** BEGIN **
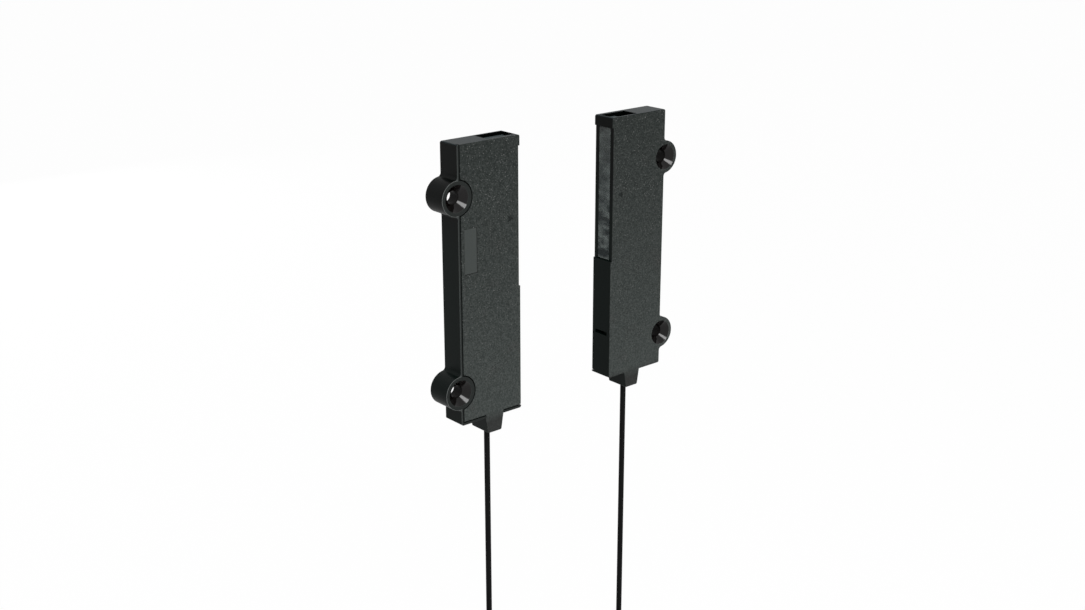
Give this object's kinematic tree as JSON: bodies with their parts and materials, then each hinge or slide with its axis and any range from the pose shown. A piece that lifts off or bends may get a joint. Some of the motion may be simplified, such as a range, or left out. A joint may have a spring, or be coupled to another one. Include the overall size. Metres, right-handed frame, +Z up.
{
  "type": "fibre optic sensor cable",
  "caption": "Through-beam area sensing heads with tall windows facing each other, countersunk screw ears and thin fibre cables.",
  "frame": {"origin": "middle of the four screw holes of the two heads, at half their depth", "axes": "+X from the emitting head to the receiving head along the beam, +Y along the screws away from the viewer, +Z up along the heads, away from the cables"},
  "size_m": [0.0949, 0.0095, 0.196],
  "materials": {
    "case_plastic": "black moulded plastic, fine texture on the flat faces and satin elsewhere",
    "cover_plastic": "black moulded plastic with a fine sparkling texture",
    "window_plastic": "smoked clear plastic, glossy",
    "mirror_coating": "metallised plastic, bright facets",
    "ferrule_metal": "turned stainless steel",
    "fibre_core": "clear fibre core",
    "grip_metal": "crimped brass ring",
    "cable_sheath": "smooth black sheath, satin",
    "tie_plastic": "black moulded cable tie",
    "sleeve_metal": "turned metal sleeve, fine turning marks"
  },
  "bodies": {
    "root": {"emitter_case": "case_plastic", "emitter_cover": "cover_plastic", "emitter_window": "window_plastic", "emitter_mirror": "mirror_coating", "emitter_ferrule": "ferrule_metal", "emitter_fibre_core": "fibre_core", "emitter_cable_grip": "grip_metal", "emitter_cable": "cable_sheath", "emitter_cable_coil": "cable_sheath", "emitter_cable_tail": "cable_sheath", "emitter_coil_tie": "tie_plastic", "emitter_fibre_sleeve": "sleeve_metal", "receiver_case": "case_plastic", "receiver_cover": "cover_plastic", "receiver_window": "window_plastic", "receiver_mirror": "mirror_coating", "receiver_ferrule": "ferrule_metal", "receiver_fibre_core": "fibre_core", "receiver_cable_grip": "grip_metal", "receiver_cable": "cable_sheath", "receiver_cable_coil": "cable_sheath", "receiver_cable_tail": "cable_sheath", "receiver_coil_tie": "tie_plastic", "receiver_fibre_sleeve": "sleeve_metal"}
  },
  "joints": []
}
** END **
## What is required
Give the number of lines above in which the word "bodies" occurs, with nothing else.

## Result
2